As I grow older, it seems that I need milk more and more- moving further and further away from the solid food I ought to be having. I’ve bought into the post-modern lie of defining what is good according to “ MY Christian values” (what irony…), sank into the fatigue of the repeated failures to do what is good and right, hid in the comforts of the “brilliant rationalization” of my own evils, and became lazy in my struggle against sin.

It is true, and I see it so clearly as Daddy shows me in the school of driving & parking. I remember the days when cheating 15 min with the parking coupon would eat at me- and there were days when He was gracious to give me the wisdom to do right instead of bearing the guilt of that 25 cents. When the Electronic Parking System (EPS) parking was implemented during the early days, I delighted in it- because it meant that I can pay fully what I owe and not have to bear the temptation of having to cheat with the parking coupons.
But these days, I convinced myself that the government is making so much money off me on the roads anyway- it doesn’t hurt that I re-use the parking coupons some time! And I realized that I had became lazy and counted on the EPS to be responsible for my integrity- because I could not be trusted to be right when I needed to be. I cannot be confident even after these reflections that I would do the right thing next time I use those parking coupons.

Today, I bumped gently into someone’s car in the car park as I was reversing into my lot. There was nothing really, I wanted to clean off the stains and walk off. But Arthur kept cleaning and cleaning, and suggested leaving a note. Eventually, the owner of the guy showed up. Then there was of course the inevitable damages-compensation-insurance conversation, which is another story by the way. And I only have my own naivety to blame.
Anyhow, I know the fact that I had borne responsibility for the situation, and faced the person I had done wrong is right and good. But it still didn’t stop me from being a little frustrated with Arthur for tarrying so long, or bemoan the appearance of the driver. Should I even be proud that I didn’t drive off instead? Why cant I be glad that God is protecting me from the guilt of shame or sin, without the negative feelings? Oh how far from righteousness I am!

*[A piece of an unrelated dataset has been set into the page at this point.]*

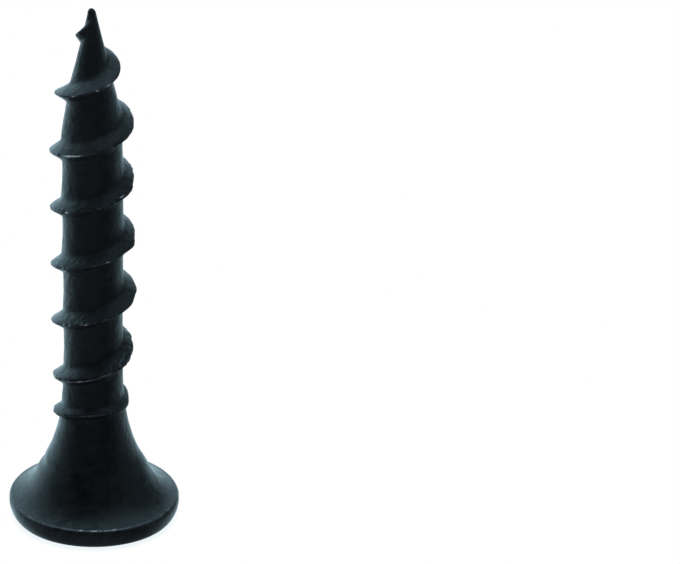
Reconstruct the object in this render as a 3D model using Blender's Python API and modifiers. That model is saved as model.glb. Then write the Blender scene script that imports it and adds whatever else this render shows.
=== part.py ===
"""Coarse-thread self-tapping wood screw, standing on its head.

One piece of hardened steel: a bugle head with a cross recess, a shank that
carries one right-hand coarse thread, and a gimlet point.

Units are metres and +Z runs along the axis, towards the point. The origin is
the centre of the head's flat face, which is the face the screw stands on.
"""

import math

import bmesh
import bpy
from mathutils import Vector

MM = 0.001

# Driving dimensions of the blank
LENGTH = 25.4 * MM  # head face to the tip of the point
HEAD_RADIUS = 3.88 * MM
RIM_HEIGHT = 0.97 * MM  # head face to the crease where the flare starts
RIM_CROWN = 0.07 * MM  # how far the rim swells outside its crease
FACE_EDGE_RADIUS = 0.54 * MM  # rounding between the head face and the rim
BUGLE_HEIGHT = 6.9 * MM  # head face to where the flare has become the shank
CORE_RADIUS = 1.34 * MM
POINT_LENGTH = 5.9 * MM  # cone at the end of the shank
POINT_BULGE = 0.12 * MM  # how far the cone's side swells outside a straight line
TIP_RADIUS = 0.14 * MM  # rounding of the tip

# Driving dimensions of the thread
PITCH = 2.82 * MM
THREAD_HEIGHT = 0.54 * MM  # crest above the core
CREST_WIDTH = 0.08 * MM
POINT_FLANK = 0.42 * MM  # axial width of the flank that faces the point
HEAD_FLANK = 0.41 * MM  # axial width of the flank that faces the head
THREAD_END_HEIGHT = 5.03 * MM  # crest height where the thread has run out
THREAD_END_AZIMUTH = math.radians(0)
THREAD_START_GAP = 0.55 * MM  # from the tip back to the thread's first edge
RUN_OUT_TURNS = 2.4  # over which the thread dies away by the head
RUN_OUT_POWER = 0.3  # below 1, it keeps its height and then drops quickly
LEAD_IN_TURNS = 0.95  # over which the thread grows at the point
CLOSED_LEAD = 0.15  # lead of the run-out, as a share of the pitch
OPENING_STARTS = 0.4  # turns from the thread's end to where its lead starts to open
OPENING_TURNS = 1.0  # turns that the lead takes to open to the full pitch

# Driving dimensions of the cross recess
RECESS_SPAN = 4.55 * MM  # across two opposite wings, at the head face
RECESS_WING_WIDTH = 0.95 * MM  # at the head face
RECESS_NOSE_RADIUS = 0.7 * MM  # rounding of the four corners between the wings
RECESS_DEPTH = 2.5 * MM
RECESS_FLOOR_SPAN = 2.2 * MM  # across two opposite wings, at the floor
RECESS_FLOOR_WING_WIDTH = 0.8 * MM
RECESS_FLOOR_NOSE_RADIUS = 0.3 * MM
RECESS_CONE_DEPTH = 0.35 * MM  # from the recess floor down to its centre
RECESS_TURN = math.radians(20)  # the wings' angle about the axis

# Fineness of the mesh
TURN_STEPS = 48
EDGE_STEPS = 4
RIM_STEPS = 3
FLARE_STEPS = 16
POINT_STEPS = 8
NOSE_STEPS = 5
TIP_STEPS = 3

# Allowances for the joins
ROOT_SINK = 0.12 * MM  # the thread's foot lies this far inside the core
CUT_MARGIN = 0.2 * MM  # the recess cutter stands this far out of the head face
MERGE = 0.0001 * MM

SHARP_ANGLE = math.radians(32)


def bezier(a, b, c, d, t):
    """The point at t on the cubic through a and d, with handles b and c."""
    u = 1 - t
    return u**3 * a + 3 * u * u * t * b + 3 * u * t * t * c + t**3 * d


def rim_points():
    """(radius, height) from the head face, round its edge and up to the crease."""
    edge_centre = Vector((HEAD_RADIUS - FACE_EDGE_RADIUS, FACE_EDGE_RADIUS))
    points = []
    for i in range(EDGE_STEPS + 1):
        angle = 0.5 * math.pi * i / EDGE_STEPS
        outward = Vector((math.sin(angle), -math.cos(angle)))
        points.append(edge_centre + FACE_EDGE_RADIUS * outward)
    for i in range(1, RIM_STEPS + 1):
        share = i / RIM_STEPS
        height = FACE_EDGE_RADIUS + (RIM_HEIGHT - FACE_EDGE_RADIUS) * share
        points.append(Vector((HEAD_RADIUS - RIM_CROWN * share**2, height)))
    return points


def flare_points():
    """(radius, height) up the bugle flare, from the rim's crease to the shank."""
    crease = Vector((HEAD_RADIUS - RIM_CROWN, RIM_HEIGHT))
    shank = Vector((CORE_RADIUS, BUGLE_HEIGHT))
    reach = crease.x - shank.x
    rise = shank.y - crease.y
    over_rim = crease + Vector((-0.59 * reach, 0.063 * rise))
    along_shank = shank - Vector((0, 0.43 * rise))
    return [
        bezier(crease, over_rim, along_shank, shank, i / FLARE_STEPS)
        for i in range(1, FLARE_STEPS + 1)
    ]


def point_radius(height):
    """Radius of the shank and its gimlet point at a height above the head face."""
    share = (height - (LENGTH - POINT_LENGTH)) / POINT_LENGTH
    share = min(max(share, 0.0), 1.0)
    straight = CORE_RADIUS + (TIP_RADIUS - CORE_RADIUS) * share
    return straight + 4 * POINT_BULGE * share * (1 - share) ** 2


def blank_outline():
    """(radius, height) of the unthreaded screw, from the head face to the tip."""
    outline = [Vector((0, 0))]
    outline.extend(rim_points())
    outline.extend(flare_points())
    shoulder = LENGTH - POINT_LENGTH
    for i in range(POINT_STEPS):
        height = shoulder + (POINT_LENGTH - TIP_RADIUS) * i / POINT_STEPS
        outline.append(Vector((point_radius(height), height)))
    for i in range(TIP_STEPS + 1):
        angle = 0.5 * math.pi * i / TIP_STEPS
        height = LENGTH - TIP_RADIUS * (1 - math.sin(angle))
        outline.append(Vector((TIP_RADIUS * math.cos(angle), height)))
    return outline


def turned_blank(collection):
    """The blank as a profile turned about the axis."""
    mesh = bpy.data.meshes.new("screw")
    outline = blank_outline()
    outline.reverse()
    vertices = [(point.x, 0, point.y) for point in outline]
    edges = [(i, i + 1) for i in range(len(vertices) - 1)]
    mesh.from_pydata(vertices, edges, [])
    blank = bpy.data.objects.new("screw", mesh)
    collection.objects.link(blank)
    turn = blank.modifiers.new("turn", "SCREW")
    turn.axis = "Z"
    turn.angle = 2 * math.pi
    turn.steps = TURN_STEPS
    turn.render_steps = TURN_STEPS
    turn.use_merge_vertices = True
    turn.merge_threshold = MERGE
    return blank


def thread_height(turn):
    """Height of the crest, a number of turns on from the thread's end by the head.

    The lead is small at first, opens smoothly, and then stays at the pitch.
    """
    share = min(max((turn - OPENING_STARTS) / OPENING_TURNS, 0.0), 1.0)
    opened = OPENING_TURNS * (share**3 - share**4 / 2)
    opened += max(turn - OPENING_STARTS - OPENING_TURNS, 0.0)
    climbed = CLOSED_LEAD * turn + (1 - CLOSED_LEAD) * opened
    return THREAD_END_HEIGHT + PITCH * climbed


def thread_turns():
    """Turns from the thread's end by the head to its first edge at the point."""
    open_from = OPENING_STARTS + OPENING_TURNS
    climb = LENGTH - THREAD_START_GAP - thread_height(open_from)
    return open_from + climb / PITCH


def thread_scale(turn):
    """Size of the thread's section at a turn, as a share of the full section."""
    by_head = min(turn / RUN_OUT_TURNS, 1.0)
    by_point = min((thread_turns() - turn) / LEAD_IN_TURNS, 1.0)
    return max(min(by_head**RUN_OUT_POWER, math.sqrt(max(by_point, 0.0))), 0.08)


def thread_section(collection):
    """The thread's cross-section as a closed curve, with X pointing outward.

    Each flank is hollow: it leaves the core at a slant and steepens to the crest.
    """
    waist = ROOT_SINK + 0.4 * THREAD_HEIGHT
    crest = ROOT_SINK + THREAD_HEIGHT
    half_crest = CREST_WIDTH / 2
    corners = [
        (0, -HEAD_FLANK - half_crest),
        (waist, -0.44 * HEAD_FLANK - half_crest),
        (crest, -half_crest),
        (crest, half_crest),
        (waist, 0.44 * POINT_FLANK + half_crest),
        (0, POINT_FLANK + half_crest),
        (-ROOT_SINK, 0),
    ]
    curve = bpy.data.curves.new("thread_section", "CURVE")
    curve.dimensions = "2D"
    spline = curve.splines.new("POLY")
    spline.points.add(len(corners) - 1)
    for point, (outward, along) in zip(spline.points, corners):
        point.co = (outward, along, 0, 1)
    spline.use_cyclic_u = True
    section = bpy.data.objects.new("thread_section", curve)
    section.hide_render = True
    collection.objects.link(section)
    return section


def thread_sweep(section, collection):
    """The thread as its section swept along a helix that follows the core."""
    curve = bpy.data.curves.new("thread_path", "CURVE")
    curve.dimensions = "3D"
    curve.twist_mode = "Z_UP"
    curve.bevel_mode = "OBJECT"
    curve.bevel_object = section
    curve.use_fill_caps = True
    turns = thread_turns()
    steps = round(turns * TURN_STEPS)
    spline = curve.splines.new("POLY")
    spline.points.add(steps)
    for i, point in enumerate(spline.points):
        turn = turns * i / steps
        angle = THREAD_END_AZIMUTH + 2 * math.pi * turn
        height = thread_height(turn)
        scale = thread_scale(turn)
        radius = point_radius(height) - ROOT_SINK * scale
        point.co = (radius * math.cos(angle), radius * math.sin(angle), height, 1)
        point.radius = scale
    path = bpy.data.objects.new("thread_path", curve)
    collection.objects.link(path)
    return path


def as_mesh(path, name, collection):
    """A swept curve made a closed mesh object, in the curve's place."""
    bpy.context.view_layer.update()
    evaluated = path.evaluated_get(bpy.context.evaluated_depsgraph_get())
    mesh = bpy.data.meshes.new_from_object(evaluated)
    mesh.name = name
    form = bmesh.new()
    form.from_mesh(mesh)
    bmesh.ops.remove_doubles(form, verts=form.verts, dist=MERGE)
    bmesh.ops.recalc_face_normals(form, faces=form.faces)
    form.to_mesh(mesh)
    form.free()
    made = bpy.data.objects.new(name, mesh)
    made.matrix_world = path.matrix_world
    collection.objects.link(made)
    bpy.data.objects.remove(path)
    return made


def turned_about_axis(point, angle):
    """A point in the plane across the axis, turned about the axis."""
    return Vector(
        (
            point.x * math.cos(angle) - point.y * math.sin(angle),
            point.x * math.sin(angle) + point.y * math.cos(angle),
        )
    )


def cross_outline(span, wing_width, nose_radius):
    """The recess's outline across the axis: four wings with rounded noses between."""
    reach = span / 2
    half = wing_width / 2
    nose_centre = Vector((half + nose_radius, half + nose_radius))
    quarter = [Vector((reach, -half)), Vector((reach, half))]
    for i in range(NOSE_STEPS + 1):
        angle = -0.5 * math.pi * (1 + i / NOSE_STEPS)
        toward_axis = Vector((math.cos(angle), math.sin(angle)))
        quarter.append(nose_centre + nose_radius * toward_axis)
    return [
        turned_about_axis(point, RECESS_TURN + 0.5 * math.pi * wing)
        for wing in range(4)
        for point in quarter
    ]


def recess_cutter(collection):
    """The cross recess as a solid: a loft between two crosses, with a conical floor."""
    at_face = cross_outline(RECESS_SPAN, RECESS_WING_WIDTH, RECESS_NOSE_RADIUS)
    at_floor = cross_outline(
        RECESS_FLOOR_SPAN, RECESS_FLOOR_WING_WIDTH, RECESS_FLOOR_NOSE_RADIUS
    )
    form = bmesh.new()
    rings = []
    for height in (-CUT_MARGIN, RECESS_DEPTH):
        share = height / RECESS_DEPTH
        ring = [
            form.verts.new((*face.lerp(floor, share), height))
            for face, floor in zip(at_face, at_floor)
        ]
        rings.append(ring)
    centre = form.verts.new((0, 0, RECESS_DEPTH + RECESS_CONE_DEPTH))
    outer, inner = rings
    form.faces.new(outer)
    for i in range(len(outer)):
        j = (i + 1) % len(outer)
        form.faces.new((outer[i], outer[j], inner[j], inner[i]))
        form.faces.new((inner[i], inner[j], centre))
    bmesh.ops.recalc_face_normals(form, faces=form.faces)
    mesh = bpy.data.meshes.new("recess")
    form.to_mesh(mesh)
    form.free()
    cutter = bpy.data.objects.new("recess", mesh)
    collection.objects.link(cutter)
    return cutter


def join_or_cut(body, other, operation):
    """A Boolean on the body with another object, which is then only a helper."""
    change = body.modifiers.new(other.name, "BOOLEAN")
    change.operation = operation
    change.solver = "EXACT"
    change.object = other
    other.hide_render = True
    other.display_type = "WIRE"


def settle(body):
    """The body's modifiers made its mesh, shaded smooth between its real edges."""
    bpy.context.view_layer.update()
    evaluated = body.evaluated_get(bpy.context.evaluated_depsgraph_get())
    mesh = bpy.data.meshes.new_from_object(evaluated)
    mesh.name = body.name
    body.modifiers.clear()
    body.data = mesh
    mesh.shade_smooth()
    mesh.set_sharp_from_angle(angle=SHARP_ANGLE)


def black_phosphate():
    """Dull blue-black phosphate coating on steel."""
    material = bpy.data.materials.new("black_phosphate")
    material.use_nodes = True
    shader = material.node_tree.nodes["Principled BSDF"]
    shader.inputs["Base Color"].default_value = (0.016, 0.02, 0.023, 1)
    shader.inputs["Metallic"].default_value = 0.4
    shader.inputs["Roughness"].default_value = 0.45
    return material


def new_collection(name):
    collection = bpy.data.collections.new(name)
    bpy.context.scene.collection.children.link(collection)
    return collection


def main():
    for leftover in list(bpy.data.objects):
        bpy.data.objects.remove(leftover)
    parts = new_collection("self_tapping_screw")
    helpers = new_collection("helpers")
    body = turned_blank(parts)
    path = thread_sweep(thread_section(helpers), helpers)
    thread = as_mesh(path, "thread", helpers)
    join_or_cut(body, thread, "UNION")
    join_or_cut(body, recess_cutter(helpers), "DIFFERENCE")
    settle(body)
    body.data.materials.clear()
    body.data.materials.append(black_phosphate())


main()
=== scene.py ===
"""The looks of a coarse-thread self-tapping wood screw that stands on its head.

The CAD solid is replaced by one finer skin of the same form: the thread's flanks
run into the core with fillets, its crest is worn and nicked, and the recess has
rounded edges. A procedural material gives it its blue-black phosphate coating.

Lengths are in millimetres where nothing else is said. Turns count along the thread
from its end by the head, which lies in the direction +X from the axis.
"""

import math

import bpy
import numpy as np
from mathutils import Matrix, Vector, noise

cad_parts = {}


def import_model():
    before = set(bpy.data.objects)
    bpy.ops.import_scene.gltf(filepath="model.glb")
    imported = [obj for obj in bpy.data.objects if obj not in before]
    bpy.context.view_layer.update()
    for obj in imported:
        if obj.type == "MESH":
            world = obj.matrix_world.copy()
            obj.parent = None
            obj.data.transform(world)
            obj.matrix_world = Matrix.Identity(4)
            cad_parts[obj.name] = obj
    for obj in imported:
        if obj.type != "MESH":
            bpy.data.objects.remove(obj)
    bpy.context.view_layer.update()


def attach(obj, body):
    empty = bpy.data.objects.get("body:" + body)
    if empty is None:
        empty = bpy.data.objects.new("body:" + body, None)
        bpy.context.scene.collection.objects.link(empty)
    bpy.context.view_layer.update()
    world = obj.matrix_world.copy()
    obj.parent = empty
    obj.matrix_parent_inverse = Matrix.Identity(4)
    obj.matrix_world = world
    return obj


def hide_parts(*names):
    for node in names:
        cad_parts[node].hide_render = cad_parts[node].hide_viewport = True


MM = 0.001  # in metres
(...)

And I wonder why it is that I am not growing, and not having breakthroughs in my walk with God? I think about people like John Piper, D.A Carson, John Stott. I think about their relationship with God, and how these people had been teaching and preaching the deep things of God since they were in their 30s! The kind of things you know that were true of their life, simply by listening to the things they say. I am reaching that age soon, but I’m still asking God the same questions I was 7 years ago- about life, about work, about my time on earth. I’m going round the circles over and over again, and still an infant. How can I get myself ready to meet Him in another 40 years or so?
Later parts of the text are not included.